I think I know the answer and it is found in part in these articles.  Ironically, the first - Do We Need a Militant Movement to Save the Planet (and Ourselves)? is co-authored by Lierre Keith the writer of the Vegetarian Myth. And the other is written by Mikey Z: Our way of life is the problem
In both articles the agreement is that most of us live comfortably where the risks and possible sacrifices incurred in "illegal" dissent might be more than most of us want to make... 


Perhaps Peter Young speaking at the 2011 Animal Rights Conference touches on some truth when he suggests we might not fight so hard for nonhumans because of unacknowledged speciesism... 



But some do engage in direct action in spite of the consequences:  Like Daryl Hannah, the SHAC 7,  Kumi NaidooTim deChristopher, and less famous others...  And most recently it is Steve Hindi founder of SHARK who was assaulted a few nights ago - Hit by a vehicle whose driver was caught attending the shameful Berk's County Pigeon massacres.  This is not the first time Hindi has been assaulted.  Clearly animal rights activists risk personal safety, their very lives and liberty.  It's true... The blood shed goes beyond the nonhuman victims and to the activists themselves.


I hope that it is here that I can admit to sometimes being cautious for my own safety and that my courage lacks the follow through that I know the victims deserve.

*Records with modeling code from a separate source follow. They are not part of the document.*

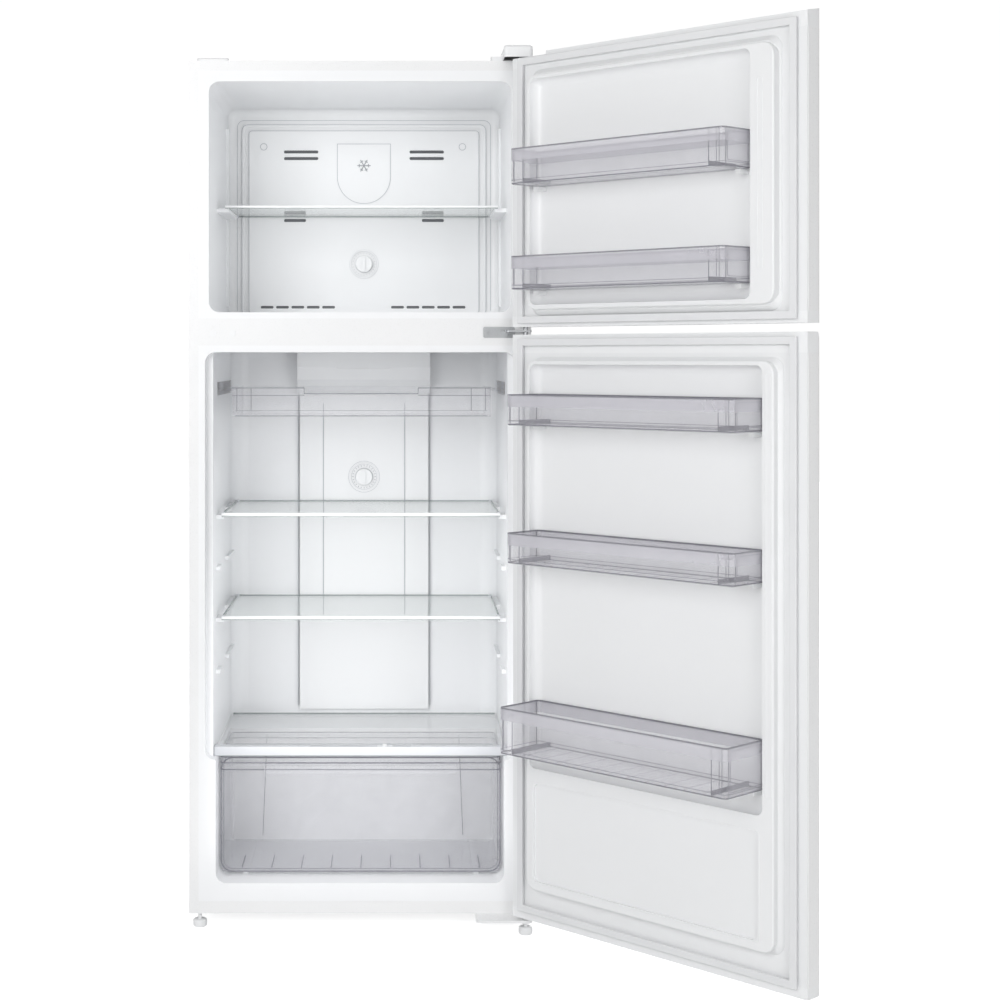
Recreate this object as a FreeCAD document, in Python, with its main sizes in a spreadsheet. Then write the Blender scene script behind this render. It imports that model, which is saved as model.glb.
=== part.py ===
import FreeCAD, Part
import math
import os
import Sketcher

# Top freezer refrigerator, standing with both doors open.
# Frame: +Z up, the front faces -Y, +X is the hinge side. The origin is on the floor,
# under the middle of the cabinet's footprint. Everything is in millimetres.

os.makedirs("parts", exist_ok=True)
doc = FreeCAD.newDocument("TopFreezerRefrigerator")
sheet = doc.addObject("Spreadsheet::Sheet", "sizes")

DRIVING_SIZES = {
    # cabinet
    "cab_width": 700,
    "cab_depth": 600,
    "cab_base": 31,
    "cab_top": 1774,
    "steel": 1,
    "strip": 20,
    "liner_wall": 2.5,
    "flange": 2,
    "mouth_radius": 22,
    # compartments, clear inside
    "freezer_half": 309,
    "freezer_floor": 1260,
    "freezer_ceiling": 1732,
    "freezer_deep": 522,
    "cover_deep": 440,
    "mouth_half": 317,
    "mouth_deep": 28,
    "fridge_half": 303,
    "fridge_floor": 93,
    "fridge_ceiling": 1178.5,
    "fridge_deep": 466,
    "crisper_half": 295,
    "crisper_top": 345,
    "crisper_deep": 330,
    # front rails
    "rail_low": 1192,
    "rail_high": 1247.5,
    "lower_rail_high": 56.5,
    # doors, about the hinge pin
    "pin_side": 336,
    "pin_forward": 34,
    "pin_radius": 5,
    "door_angle": 134,
    "door_front": 23,
    "door_inner": 23,
    "door_edge_radius": 14,
    "dyke_rise": 22,
    "gasket_rise": 10,
    "gasket_width": 14,
    "freezer_door_low": 1229,
    "freezer_door_high": 1785,
    "fridge_door_low": 39,
    "fridge_door_high": 1213.5,
    "cap_rise": 21,
    # bins and shelves
    "bin_wall": 2.5,
    "freezer_bin_deep": 88,
    "fridge_bin_deep": 98,
    "bottle_bin_deep": 118,
    "shelf_plate": 4,
    # running parts
    "knob_radius": 19,
    "foot_radius": 13.5,
    "stud_radius": 4,
    "roller_radius": 15,
    "machine_deep": 372,
    "machine_top": 300,
    "running_fit": 0.1,
}

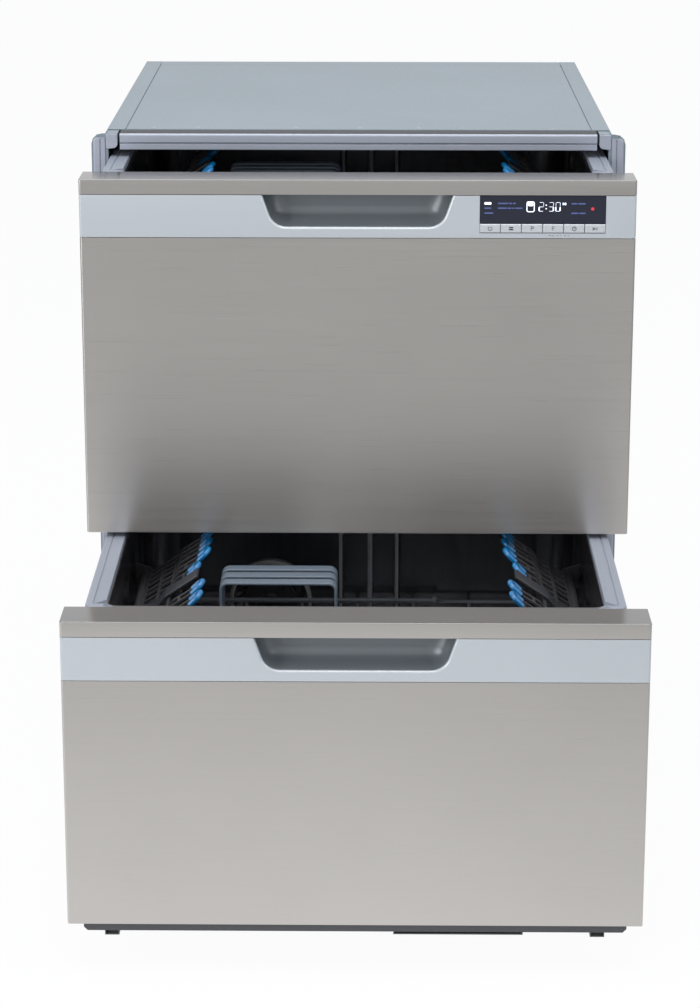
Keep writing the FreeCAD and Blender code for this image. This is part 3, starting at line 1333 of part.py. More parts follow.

But like many, what I do as an activist or what happens to me by being such, affects others in my life...  When you're alone - You can do what you want. When others love you - It's not that simple...  I can't and don't do what my heart tells me I should.  I stay within the laws even though I don't respect them... This I think for everyone - Is the hardest thing about knowing what justice is but not taking direct action to make it so. 


So... The point I wanted to make was that none of us really knows what will be the catalyst or the breaking point that lets us cross "that line" beyond lawful (peaceful) advocacy... But  for those who do - I hope we all support them as the heroes they truly are!